FELIX DELAMARCHE E CHARLES DIEN
Paris, 1821
Globe
wood, paper; ebonised wood base
cm 60×46, cm 32,5 globe’s diameter
Made by engineer and geographer Félix Delamarche (1779-1835), son of famous eighteenth-century cartographer Charles François, in collaboration with Parisian astronomer Charles Dien (1809-1870). The sphere, covered by twelve printed gores and mounted on a ebonised wooden tripod support, contains in a scroll a long legend that mentions the discoveries of navigators and explorers James Cook and Jean-François de La Pérouse, ending with the inscription: “a paris. chez f.x delamarche et ch.les dien successeurs de sanson, bonne, robert de vaugondy, &c. &c. 1821”.
An identical piece is kept at the Museo Galileo in Florence, room III (inv. 3369; see Museo di Storia della Scienza. Catalogo, edited by M. Miniati, Florence, 1991, n. 25, p. 102).

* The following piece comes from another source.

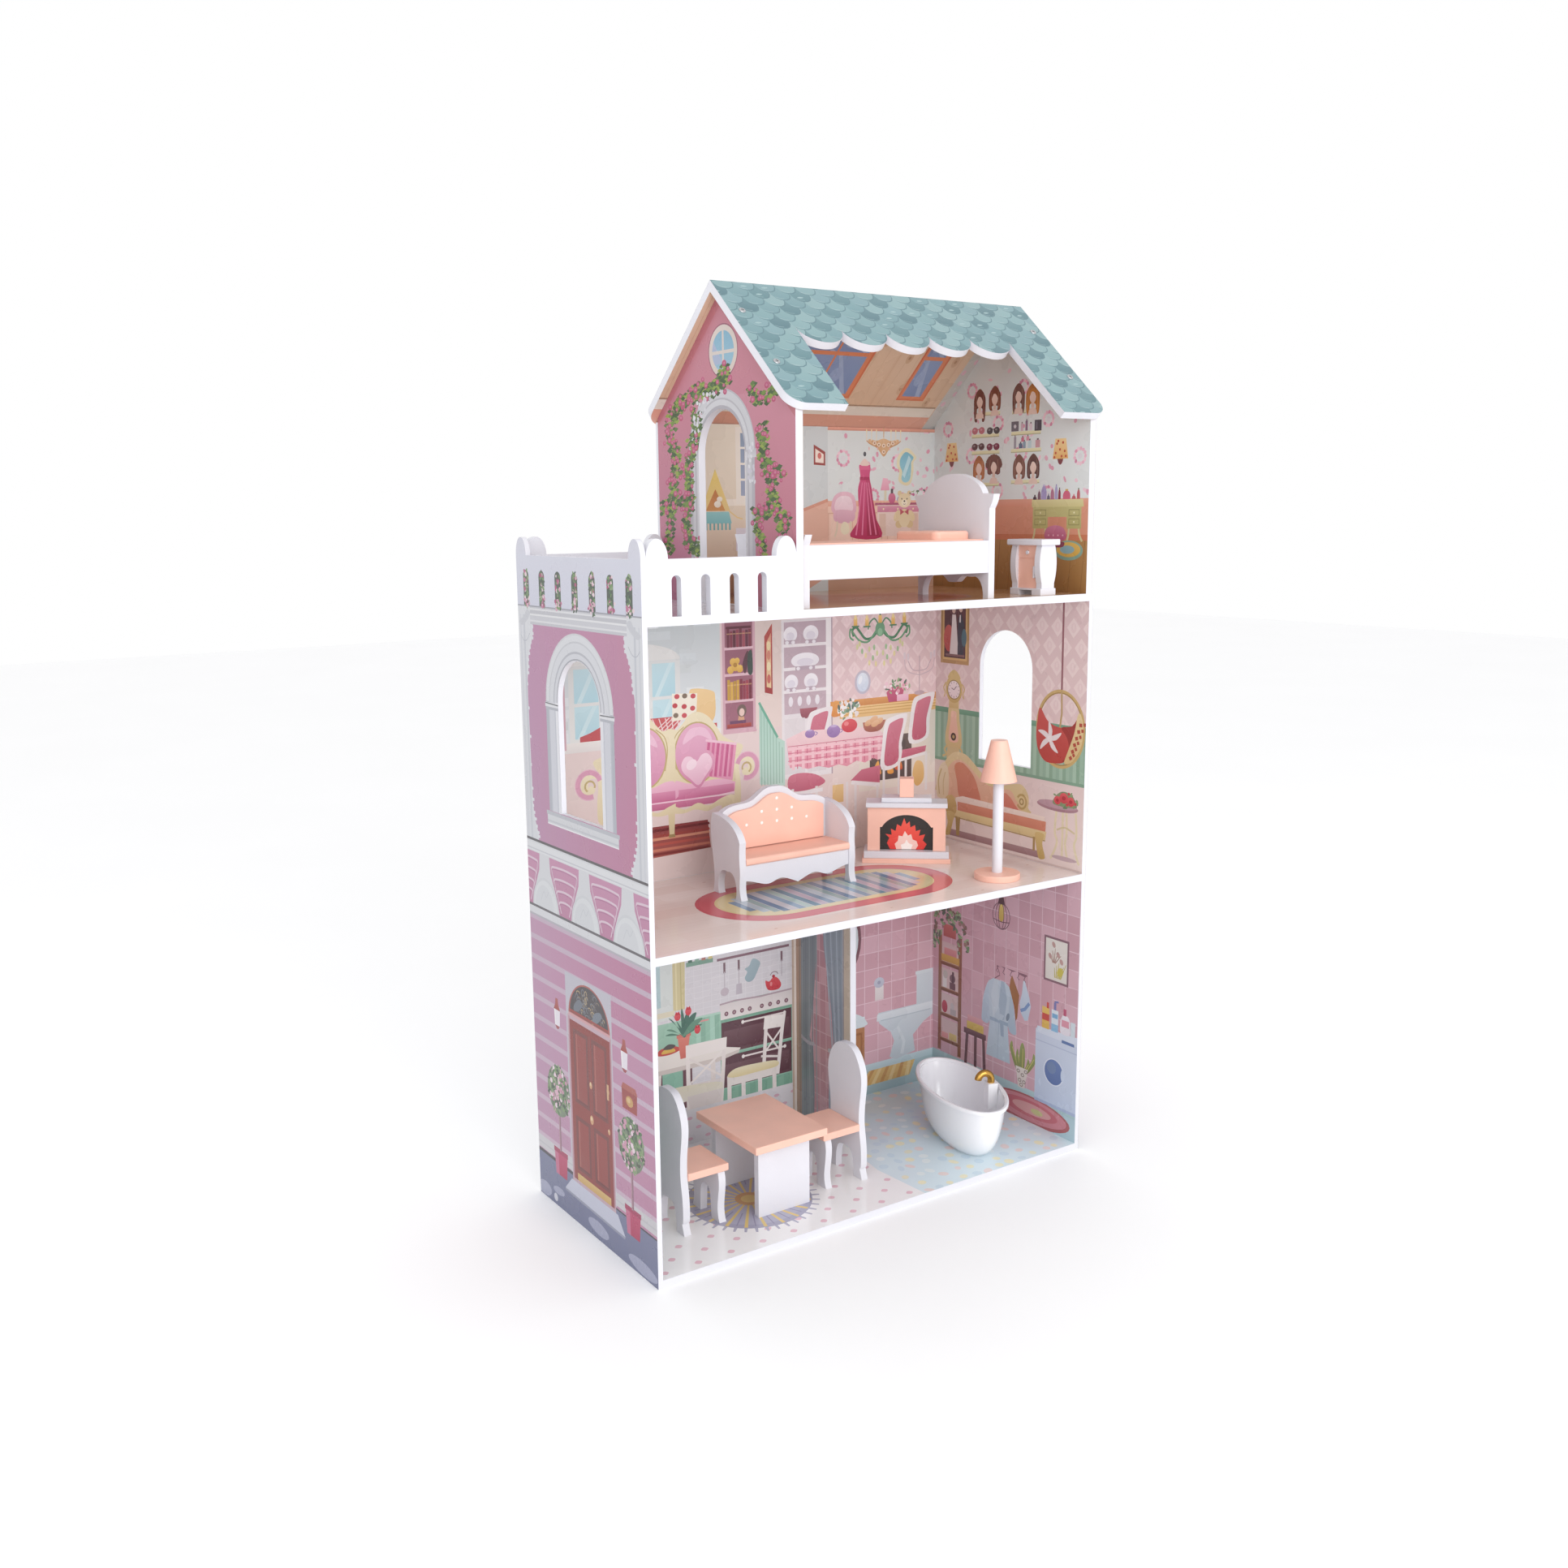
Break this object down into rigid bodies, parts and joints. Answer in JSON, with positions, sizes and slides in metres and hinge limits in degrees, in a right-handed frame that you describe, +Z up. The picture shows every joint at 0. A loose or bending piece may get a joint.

The oldest examples of globes, or world map, that have been preserved, date back to the Renaissance. Some significant pieces are the so-called Erdapfeld, from the fifteenth century, by Martin Behaim, now at the Germanisches Nationalmuseum in Nuremberg, the Da Vinci Globe part of a private collection, made by the great artist around 1504 using two ostrich eggs, and the Hunt-Lenox Globe, made of copper, inspired by Da Vinci’s creation (New York Public Library). Unlike the first one, the other two pieces already show the discovery of the New World, with North America still missing.